CAD and scene scripts
(begin)
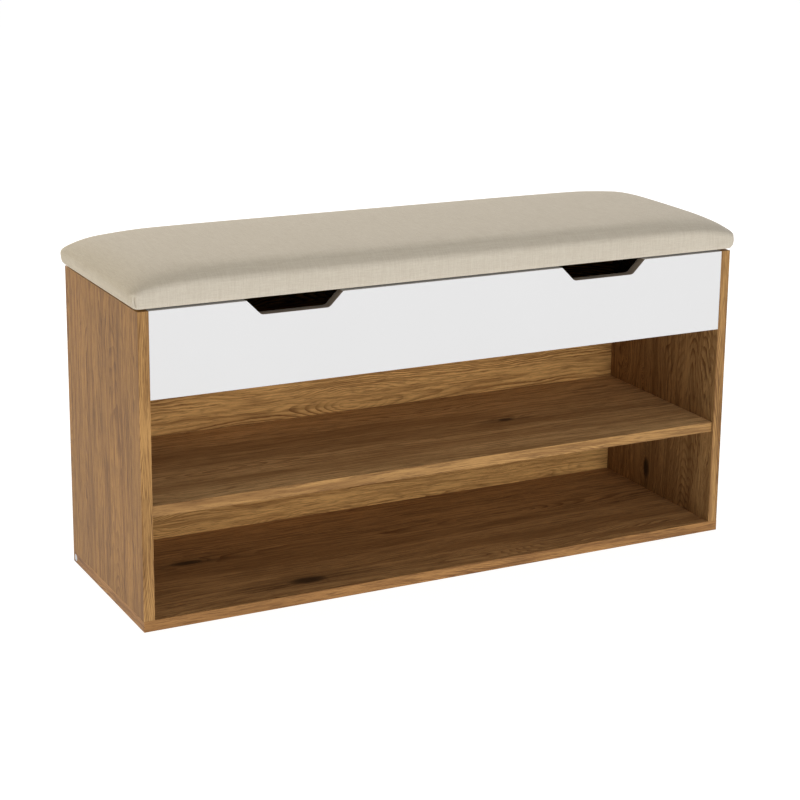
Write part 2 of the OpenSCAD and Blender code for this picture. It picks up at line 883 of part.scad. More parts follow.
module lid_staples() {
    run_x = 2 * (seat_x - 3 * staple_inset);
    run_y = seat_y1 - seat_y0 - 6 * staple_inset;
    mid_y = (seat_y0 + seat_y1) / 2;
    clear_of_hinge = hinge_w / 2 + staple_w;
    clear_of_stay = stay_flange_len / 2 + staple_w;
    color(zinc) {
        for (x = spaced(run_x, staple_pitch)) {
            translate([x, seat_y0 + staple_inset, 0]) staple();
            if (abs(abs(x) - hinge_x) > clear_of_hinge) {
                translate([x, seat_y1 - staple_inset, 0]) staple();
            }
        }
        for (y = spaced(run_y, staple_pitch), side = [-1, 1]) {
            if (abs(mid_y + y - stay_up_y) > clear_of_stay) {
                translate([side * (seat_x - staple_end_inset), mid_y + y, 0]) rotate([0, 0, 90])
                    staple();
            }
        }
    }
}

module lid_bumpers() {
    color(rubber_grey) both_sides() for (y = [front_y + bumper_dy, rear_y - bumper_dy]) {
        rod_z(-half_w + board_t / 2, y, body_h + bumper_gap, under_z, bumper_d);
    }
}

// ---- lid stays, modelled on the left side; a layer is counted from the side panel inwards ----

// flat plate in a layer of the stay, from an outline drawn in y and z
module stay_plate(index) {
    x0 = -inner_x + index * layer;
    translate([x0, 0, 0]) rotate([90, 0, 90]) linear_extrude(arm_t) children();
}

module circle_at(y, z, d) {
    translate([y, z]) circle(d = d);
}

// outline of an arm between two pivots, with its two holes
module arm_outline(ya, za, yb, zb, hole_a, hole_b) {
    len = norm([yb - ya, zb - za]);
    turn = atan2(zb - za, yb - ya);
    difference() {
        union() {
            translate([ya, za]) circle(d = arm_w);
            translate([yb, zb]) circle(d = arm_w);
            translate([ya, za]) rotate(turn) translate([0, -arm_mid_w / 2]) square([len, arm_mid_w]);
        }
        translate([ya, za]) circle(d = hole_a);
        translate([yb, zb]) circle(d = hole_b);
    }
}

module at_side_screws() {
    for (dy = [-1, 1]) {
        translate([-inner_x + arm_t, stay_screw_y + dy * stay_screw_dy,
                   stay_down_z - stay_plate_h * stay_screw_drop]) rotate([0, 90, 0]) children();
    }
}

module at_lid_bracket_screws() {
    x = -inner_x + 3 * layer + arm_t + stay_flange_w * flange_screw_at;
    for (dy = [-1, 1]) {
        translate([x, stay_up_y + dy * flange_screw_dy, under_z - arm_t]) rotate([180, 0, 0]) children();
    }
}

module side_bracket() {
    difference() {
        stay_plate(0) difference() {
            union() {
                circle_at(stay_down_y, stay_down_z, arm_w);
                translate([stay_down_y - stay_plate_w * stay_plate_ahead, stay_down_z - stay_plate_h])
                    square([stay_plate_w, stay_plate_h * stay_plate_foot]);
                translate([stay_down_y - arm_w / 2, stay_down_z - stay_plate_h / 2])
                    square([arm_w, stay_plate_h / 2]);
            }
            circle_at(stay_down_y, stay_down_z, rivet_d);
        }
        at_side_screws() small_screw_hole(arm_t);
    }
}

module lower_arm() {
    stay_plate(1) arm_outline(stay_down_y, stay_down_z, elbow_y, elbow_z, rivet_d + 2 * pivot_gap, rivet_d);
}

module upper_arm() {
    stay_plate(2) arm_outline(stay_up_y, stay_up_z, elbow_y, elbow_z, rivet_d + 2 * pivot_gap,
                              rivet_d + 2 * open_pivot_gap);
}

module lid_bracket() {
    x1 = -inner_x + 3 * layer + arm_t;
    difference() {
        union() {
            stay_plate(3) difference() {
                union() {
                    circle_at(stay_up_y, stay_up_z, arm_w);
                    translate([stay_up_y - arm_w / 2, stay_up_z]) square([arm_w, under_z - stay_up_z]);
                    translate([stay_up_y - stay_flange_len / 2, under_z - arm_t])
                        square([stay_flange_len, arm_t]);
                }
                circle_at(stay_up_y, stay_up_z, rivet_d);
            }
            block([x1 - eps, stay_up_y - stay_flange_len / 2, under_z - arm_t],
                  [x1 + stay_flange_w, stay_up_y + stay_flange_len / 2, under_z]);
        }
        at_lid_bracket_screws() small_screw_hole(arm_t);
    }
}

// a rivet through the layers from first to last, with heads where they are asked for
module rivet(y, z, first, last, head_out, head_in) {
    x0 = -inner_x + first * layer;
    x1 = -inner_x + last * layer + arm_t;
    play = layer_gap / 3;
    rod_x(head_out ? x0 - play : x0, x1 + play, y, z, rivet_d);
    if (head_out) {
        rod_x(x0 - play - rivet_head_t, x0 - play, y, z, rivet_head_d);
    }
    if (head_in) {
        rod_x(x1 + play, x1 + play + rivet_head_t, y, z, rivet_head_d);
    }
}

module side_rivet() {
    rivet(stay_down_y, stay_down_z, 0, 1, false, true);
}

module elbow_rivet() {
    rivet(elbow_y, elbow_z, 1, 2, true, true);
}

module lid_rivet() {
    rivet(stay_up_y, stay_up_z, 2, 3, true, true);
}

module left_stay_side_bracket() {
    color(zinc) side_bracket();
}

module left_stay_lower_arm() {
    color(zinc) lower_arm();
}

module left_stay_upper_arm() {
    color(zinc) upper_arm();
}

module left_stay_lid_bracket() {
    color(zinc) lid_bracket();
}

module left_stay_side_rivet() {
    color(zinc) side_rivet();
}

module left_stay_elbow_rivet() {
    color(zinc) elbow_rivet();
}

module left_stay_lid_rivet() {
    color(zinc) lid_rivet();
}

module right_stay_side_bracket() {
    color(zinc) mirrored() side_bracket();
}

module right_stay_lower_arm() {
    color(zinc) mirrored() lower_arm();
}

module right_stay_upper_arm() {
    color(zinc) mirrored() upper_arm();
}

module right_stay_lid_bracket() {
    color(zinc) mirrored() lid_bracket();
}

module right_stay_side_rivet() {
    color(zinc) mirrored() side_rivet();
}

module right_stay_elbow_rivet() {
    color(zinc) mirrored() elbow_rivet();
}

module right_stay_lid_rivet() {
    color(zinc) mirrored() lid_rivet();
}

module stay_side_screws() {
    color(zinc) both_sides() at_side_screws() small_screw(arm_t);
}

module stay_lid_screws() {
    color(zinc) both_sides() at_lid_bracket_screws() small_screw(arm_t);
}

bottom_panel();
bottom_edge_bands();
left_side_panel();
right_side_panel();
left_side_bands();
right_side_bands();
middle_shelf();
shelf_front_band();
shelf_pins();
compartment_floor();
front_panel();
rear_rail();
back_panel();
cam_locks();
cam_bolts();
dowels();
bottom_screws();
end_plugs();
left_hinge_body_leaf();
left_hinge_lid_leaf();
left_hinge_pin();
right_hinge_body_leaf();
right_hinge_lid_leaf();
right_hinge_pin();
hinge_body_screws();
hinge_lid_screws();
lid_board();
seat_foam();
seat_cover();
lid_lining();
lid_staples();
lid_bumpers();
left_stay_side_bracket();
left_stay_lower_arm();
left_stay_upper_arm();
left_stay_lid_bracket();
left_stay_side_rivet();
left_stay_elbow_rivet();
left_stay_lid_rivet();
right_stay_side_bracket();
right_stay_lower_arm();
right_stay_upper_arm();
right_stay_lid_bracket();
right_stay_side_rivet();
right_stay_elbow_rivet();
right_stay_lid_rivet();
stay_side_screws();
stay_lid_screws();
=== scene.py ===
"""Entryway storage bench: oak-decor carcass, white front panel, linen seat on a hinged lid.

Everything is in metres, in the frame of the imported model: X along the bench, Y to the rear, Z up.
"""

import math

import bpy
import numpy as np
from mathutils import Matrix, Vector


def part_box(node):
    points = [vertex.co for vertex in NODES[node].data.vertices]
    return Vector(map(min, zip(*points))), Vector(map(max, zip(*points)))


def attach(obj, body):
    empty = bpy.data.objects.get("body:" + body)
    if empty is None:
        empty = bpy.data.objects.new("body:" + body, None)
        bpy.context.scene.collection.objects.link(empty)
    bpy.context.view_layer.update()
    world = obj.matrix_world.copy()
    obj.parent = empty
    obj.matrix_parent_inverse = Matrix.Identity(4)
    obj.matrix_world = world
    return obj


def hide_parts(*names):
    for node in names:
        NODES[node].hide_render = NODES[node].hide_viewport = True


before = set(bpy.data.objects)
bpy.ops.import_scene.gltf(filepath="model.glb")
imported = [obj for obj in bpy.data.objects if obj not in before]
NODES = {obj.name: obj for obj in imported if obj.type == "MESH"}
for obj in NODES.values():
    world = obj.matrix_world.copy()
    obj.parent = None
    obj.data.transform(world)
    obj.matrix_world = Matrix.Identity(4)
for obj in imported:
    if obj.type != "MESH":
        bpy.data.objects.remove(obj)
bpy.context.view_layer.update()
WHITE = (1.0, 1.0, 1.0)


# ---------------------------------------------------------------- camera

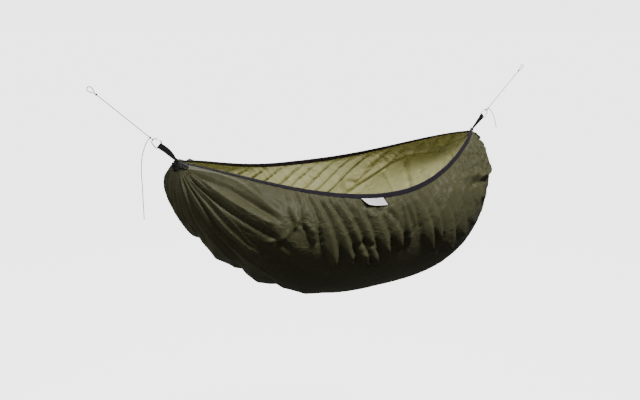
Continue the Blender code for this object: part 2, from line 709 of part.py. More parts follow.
(end)
Starting at the line that contains "front_panel();" and ending at the line that contains "bpy.context.scene.collection.objects.link(empty)", repeat each line exactly, both ends included, and nothing else.

* RESPONSE TO THE EXERCISE *
front_panel();
rear_rail();
back_panel();
cam_locks();
cam_bolts();
dowels();
bottom_screws();
end_plugs();
left_hinge_body_leaf();
left_hinge_lid_leaf();
left_hinge_pin();
right_hinge_body_leaf();
right_hinge_lid_leaf();
right_hinge_pin();
hinge_body_screws();
hinge_lid_screws();
lid_board();
seat_foam();
seat_cover();
lid_lining();
lid_staples();
lid_bumpers();
left_stay_side_bracket();
left_stay_lower_arm();
left_stay_upper_arm();
left_stay_lid_bracket();
left_stay_side_rivet();
left_stay_elbow_rivet();
left_stay_lid_rivet();
right_stay_side_bracket();
right_stay_lower_arm();
right_stay_upper_arm();
right_stay_lid_bracket();
right_stay_side_rivet();
right_stay_elbow_rivet();
right_stay_lid_rivet();
stay_side_screws();
stay_lid_screws();
=== scene.py ===
"""Entryway storage bench: oak-decor carcass, white front panel, linen seat on a hinged lid.

Everything is in metres, in the frame of the imported model: X along the bench, Y to the rear, Z up.
"""

import math

import bpy
import numpy as np
from mathutils import Matrix, Vector


def part_box(node):
    points = [vertex.co for vertex in NODES[node].data.vertices]
    return Vector(map(min, zip(*points))), Vector(map(max, zip(*points)))


def attach(obj, body):
    empty = bpy.data.objects.get("body:" + body)
    if empty is None:
        empty = bpy.data.objects.new("body:" + body, None)
        bpy.context.scene.collection.objects.link(empty)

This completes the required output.